# Mixing palettes



## TheStarYouAre (Jun 15, 2008)

Please share your preferred type of mixing palette? Stainless steel? Lucite? White? Clear? I can't decide which kind to get. Help!

TheStarYouAre


----------



## Stephie Baby (Jun 16, 2008)

I would like to know this also. I think Admin might end up moving it though.


----------



## Babycakes (Jun 21, 2008)

I really like the graftobian mixing palette + single ended spatula.Palette is semi-small so its perfect for travel + mixing.Camera ready cosmetics.com has both.HTH!


----------



## TIERAsta (Oct 7, 2008)

Quote:

   Originally Posted by *Babycakes* 

 
_I really like the graftobian mixing palette + single ended spatula.Palette is semi-small so its perfect for travel + mixing.Camera ready cosmetics.com has both.HTH!_

 
Ditto to the stainless palette + spatula from Graftobian. What a winner!

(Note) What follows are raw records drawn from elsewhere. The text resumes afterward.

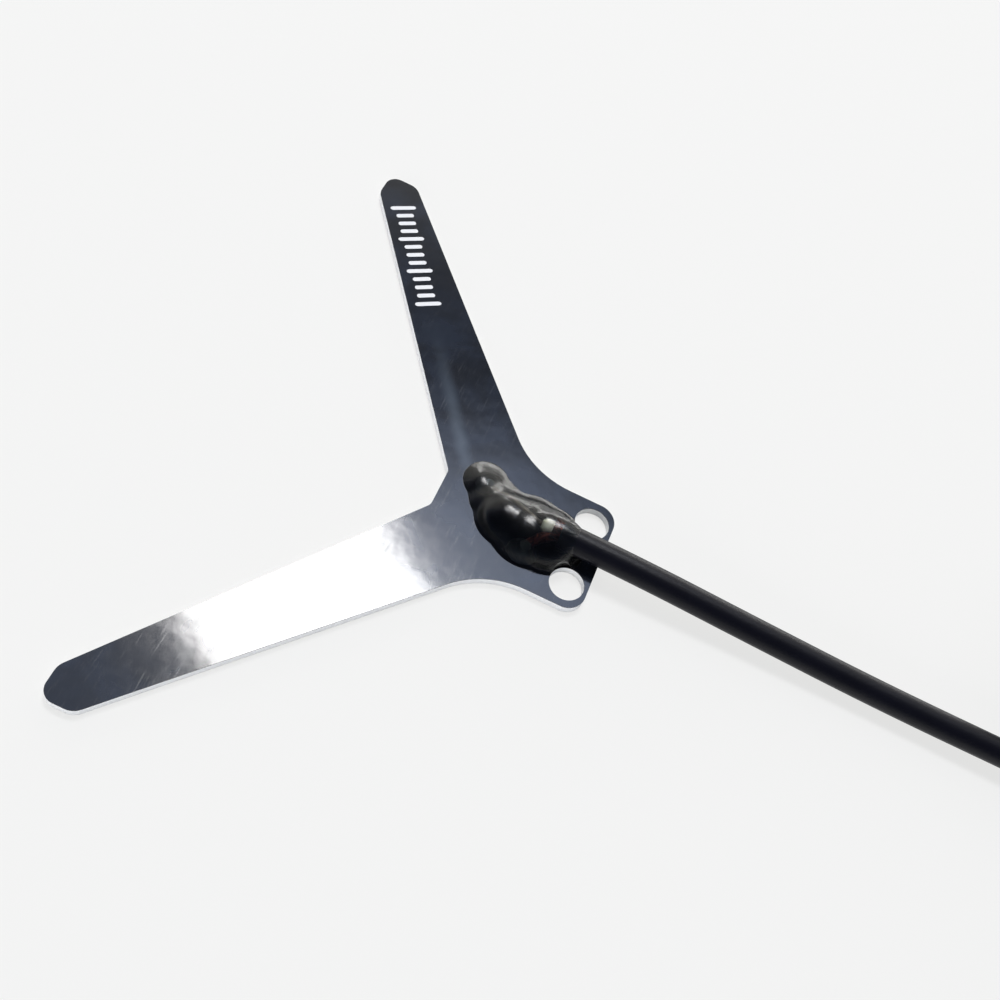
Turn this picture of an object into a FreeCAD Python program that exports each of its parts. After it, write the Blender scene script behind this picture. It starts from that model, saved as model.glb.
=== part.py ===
import FreeCAD, Part

import math
import os

from FreeCAD import Placement, Rotation, Vector

# A V shaped dipole antenna on a thin circuit board, with its coaxial lead and push-in plug, lying flat.
# Origin: midway between the two mounting holes, on the underside of the board.
# +X runs along the lead, away from the arms, +Y points to the signal arm and +Z up out of the soldered face.
# All sizes are in millimetres.

# Board outline, one half of it; the other half is its mirror image
tail_end = 1.40            # edge beyond the holes, from the line of their centres
tail_half_width = 4.08
tail_corner_radius = 1.25
outer_root = -4.86         # where the outer edge of an arm would meet the side of the tail
outer_root_radius = 6.0
outer_edge_deg = 131.4     # heading of the outer edge, from +X
inner_edge_deg = 125.3
crotch = -9.79             # flat edge between the arms
crotch_half_width = 1.46
crotch_radius = 0.7
arm_span = 46.0            # across the tips of both arms
tip_cut = 1.98             # square end of an arm, along Y
tip_radius = 0.88
tip_shoulder_radius = 1.1

# Board layers
laminate_thickness = 0.55
copper_thickness = 0.035
mask_thickness = 0.06      # over bare laminate; it is thinner where it covers copper
hole_diameter = 2.3
hole_spacing = 4.92
copper_inset = 0.35        # bare edge around the copper
feed_gap = 0.5             # between the two copper arms
signal_copper_end = -4.2   # ends of the two coppers towards the lead
ground_copper_end = -1.75

# Solder pads, open windows in the mask
signal_pad = (-7.05, 1.6)
signal_pad_radius = 0.8
ground_pad = (-3.35, -1.7)
ground_pad_radius = 0.95
signal_solder_height = 0.5
ground_solder_height = 0.85
solder_crown_share = 0.4   # radius of the crown of a joint as a share of its pad's
wire_lift = 0.05           # solder under a wire that lies in a joint

# Coaxial lead
lead_diameter = 1.8
braid_diameter = 1.3
dielectric_diameter = 0.84
conductor_diameter = 0.3
lead_lift = 1.05           # axis of the lead above the soldered face, where it ends
jacket_end = -1.7
braid_bared = 0.55
dielectric_bared = 1.2     # from the end of the jacket
pigtail_diameter = 0.6
wire_past_pad = 0.25       # end of a wire beyond the middle of its pad
conductor_straight = 0.3   # conductor beyond the core before it bends down to its pad
pigtail_root = (-0.3, -0.05)      # where the twisted braid starts, as y and height from the lead's axis
pigtail_bend = (0.5, -0.85, 0.5)  # its bend: beyond the bared braid, as y, and above its place on the pad
lead_rest = 0.03           # under the lead where it lies on the ground

# Resin drop over the joints: the domes that make it up, as x, y and radius at the foot
far_dome = (-6.95, 1.55, 1.85)
middle_dome = (-5.4, 0.5, 2.15)
lead_dome = (-2.75, -0.45, 3.1)
resin_cover = 0.25         # above the top of the lead
resin_hole_margin = 0.06
resin_end = 0.3            # where it stops along the lead

# Put-away coil and its tie
coil_across = 10.0         # diameter of a turn, in lead diameters
coil_layers = 2
coil_x = 39.5
coil_gap_deg = 38.0        # missing piece of the ring, where the incoming lead lies beside it
tie_width = 3.0
tie_thickness = 0.3
tie_deg = 60.0             # where the tie sits round the coil

# Plug
collar_diameter = 4.0
collar_length = 2.4
collar_groove_depth = 0.25
collar_groove_width = 0.35
shoulder_diameter = 3.5
shoulder_length = 1.2
sleeve_diameter = 2.9
sleeve_length = 2.9
sleeve_wall = 0.35
sleeve_chamfer = 0.15
barrel_diameter = 2.0
barrel_length = 4.2
snap_groove_depth = 0.2
snap_groove_width = 0.45
snap_groove_from_tip = 0.75
snap_ring_proud = 0.16
snap_ring_gap = 0.5
ring_clearance = 0.02
insulator_length = 3.6
insulator_step = 0.4       # rear face of the insulator in front of the crimp barrel
pin_diameter = 0.4
pin_recess = 0.35          # tip of the pin behind the tip of the sleeve
cup_diameter = 0.7         # solder cup at the rear of the pin
cup_length = 1.2
ferrule_diameter = 3.25
ferrule_length = 5.4
crimp_across_flats = 2.6
crimp_length = 3.0
crimp_from_front = 0.7
boot_wall = 0.3
boot_on_ferrule = 1.4
boot_on_lead = 2.4
boot_taper = 1.0

# Values worked out from the sizes above
inner_slope = math.tan(math.radians(180 - inner_edge_deg))
outer_slope = math.tan(math.radians(180 - outer_edge_deg))
tip_side = arm_span / 2
tip_end = crotch - (tip_side - tip_cut - crotch_half_width) / inner_slope
soldered_face = laminate_thickness + mask_thickness
copper_top = laminate_thickness + copper_thickness
lead_radius = lead_diameter / 2
lead_axis = soldered_face + lead_lift
hole_radius = hole_diameter / 2
coil_radius = coil_across * lead_diameter / 2
coil_low = tie_thickness + lead_radius
coil_high = coil_low + lead_diameter * (coil_layers - 1)
lead_y = -0.35
coil_centre = Vector(coil_x, lead_y + coil_radius, 0)
plug_axis = collar_diameter / 2

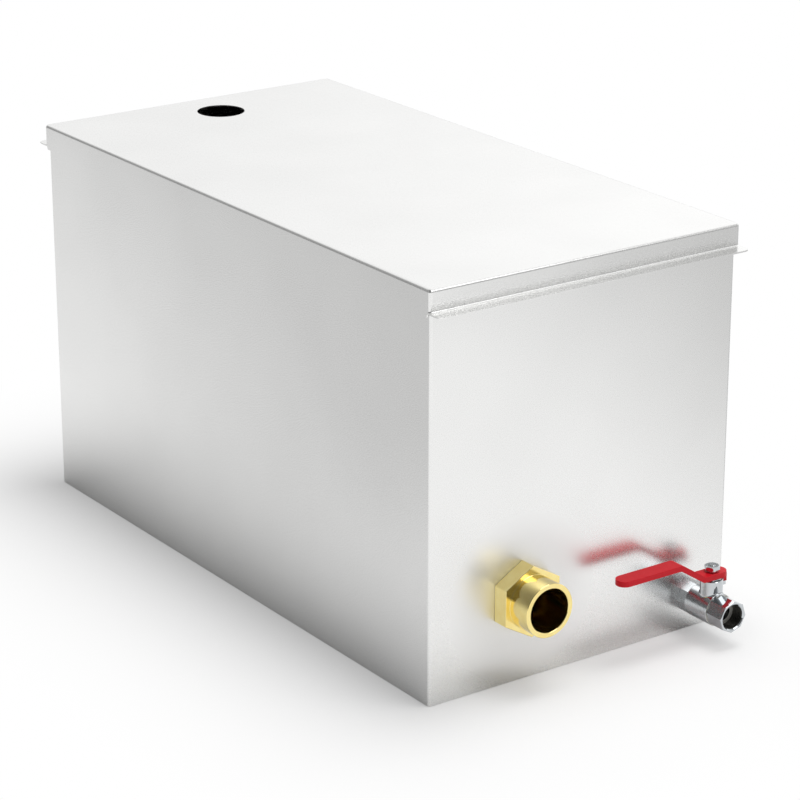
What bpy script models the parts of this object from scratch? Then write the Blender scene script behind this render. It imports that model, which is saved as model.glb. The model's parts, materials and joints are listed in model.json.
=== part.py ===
"""Stainless steel grease trap with a lift-off lid, a brass outlet and a drain ball valve.

The origin is the middle of the tank's underside, +Z is up, and the end wall that
carries the outlet and the drain valve faces -Y. All sizes are in metres.
"""

import math

import bmesh
import bpy
from mathutils import Vector

# Tank
TANK_LENGTH = 0.598
TANK_WIDTH = 0.3055
TANK_HEIGHT = 0.3455
TANK_SHEET = 0.0012
TANK_CORNER_RADIUS = 0.0025
RIM_WIDTH = 0.010
FLOOR_EDGE_HEIGHT = 0.010
FLOOR_EDGE_RADIUS = 0.0024
SEAT_GAP = 0.0003

# Lid
LID_SHEET = 0.0012
LID_CLEARANCE = 0.0013
LID_SIDE_SKIRT = 0.023
LID_END_SKIRT = 0.019
LID_EDGE_RADIUS = 0.003
LIP_DEPTH = 0.0142
LIP_CORNER_RADIUS = 0.006
LIP_BEND_RADIUS = 0.0015
APRON_TRIM = 0.001
INLET_DIAMETER = 0.044
INLET_FROM_REAR = 0.0487
INLET_OFFSET = 0.002
GASKET_THICKNESS = 0.0027
GASKET_MARGIN = 0.0009

# Baffles and the channels that hold them
BAFFLE_SHEET = 0.0012
BAFFLE_BEND_RADIUS = 0.0012
INLET_CHAMBER = 0.177
OUTLET_CHAMBER = 0.128
UNDERFLOW_HEIGHT = 0.060
BAFFLE_TOP_DROP = 0.0275
BAFFLE_FOLD = 0.018
BAFFLE_ENGAGEMENT = 0.0055
HAND_SLOT_LENGTH = 0.090
HAND_SLOT_HEIGHT = 0.022
HAND_SLOT_DROP = 0.028
CHANNEL_DEPTH = 0.016
CHANNEL_WIDTH = 0.003
CHANNEL_SHEET = 0.0012

# Strainer basket and its rails
BASKET_SHEET = 0.0012
BASKET_RIM_DROP = 0.0335
BASKET_DEPTH = 0.160
BASKET_CORNER_RADIUS = 0.012
BASKET_FLANGE = 0.012
BASKET_END_CLEARANCE = 0.004
BASKET_SIDE_GAP = 0.0155
BASKET_SLOT_WIDTH = 0.004
BASKET_SLOT_LENGTH = 0.045
BASKET_SLOT_PITCH = 0.020
BASKET_LOWER_ROW = 0.42
FLOOR_SLOT_OFFSET = 0.027
RAIL_SHEET = 0.002
RAIL_LEG = 0.018
RAIL_BEND_RADIUS = 0.002
RAIL_OVERLAP = 0.008
HANDLE_ROD = 0.006
HANDLE_RISE = 0.024
HANDLE_FOOT = 0.022
HANDLE_BEND = 0.012
HANDLE_SIDES = 10
HANDLE_BEND_STEPS = 5

# Brass outlet, inside elbow and standpipe
OUTLET_FROM_SIDE = 0.09155
OUTLET_HEIGHT = 0.0738
OUTLET_STUB_RADIUS = 0.02305
OUTLET_BORE_RADIUS = 0.0188
OUTLET_STUB_REACH = 0.0219
OUTLET_HEX = 0.054
OUTLET_HEX_THICKNESS = 0.0148
OUTLET_TAIL_RADIUS = 0.0210
OUTLET_TAIL_LENGTH = 0.028
OUTLET_WASHER_OUTER = 0.0246
OUTLET_CHAMFER = 0.0004
WASHER_RECESS_GAP = 0.0003
WASHER_THICKNESS = 0.0015
INNER_WASHER_THICKNESS = 0.002
BACKNUT_HEX = 0.054
BACKNUT_THICKNESS = 0.009
HOLE_CLEARANCE = 0.0004
THREAD_CLEARANCE = 0.0003
ELBOW_WALL = 0.0035
ELBOW_BAND = 0.002
ELBOW_SOCKET = 0.014
ELBOW_BEND = 0.030
ELBOW_BAND_LENGTH = 0.007
STANDPIPE_DROP = 0.0955
STANDPIPE_WALL = 0.0015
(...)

I've also tried using mixing palettes from art stores before. I have no complaints there, but the stainless one is a lot better as far as hygine goes


----------



## aeni (Oct 7, 2008)

Stainless, Ben Nye's palette, and wax paper palettes so I don't have to clean up a mess at the end of the day.


----------



## pixichik77 (Oct 8, 2008)

if you like the stainless (nye) ck army navy surplus stores: the nye palettes are essentially army mirrors


----------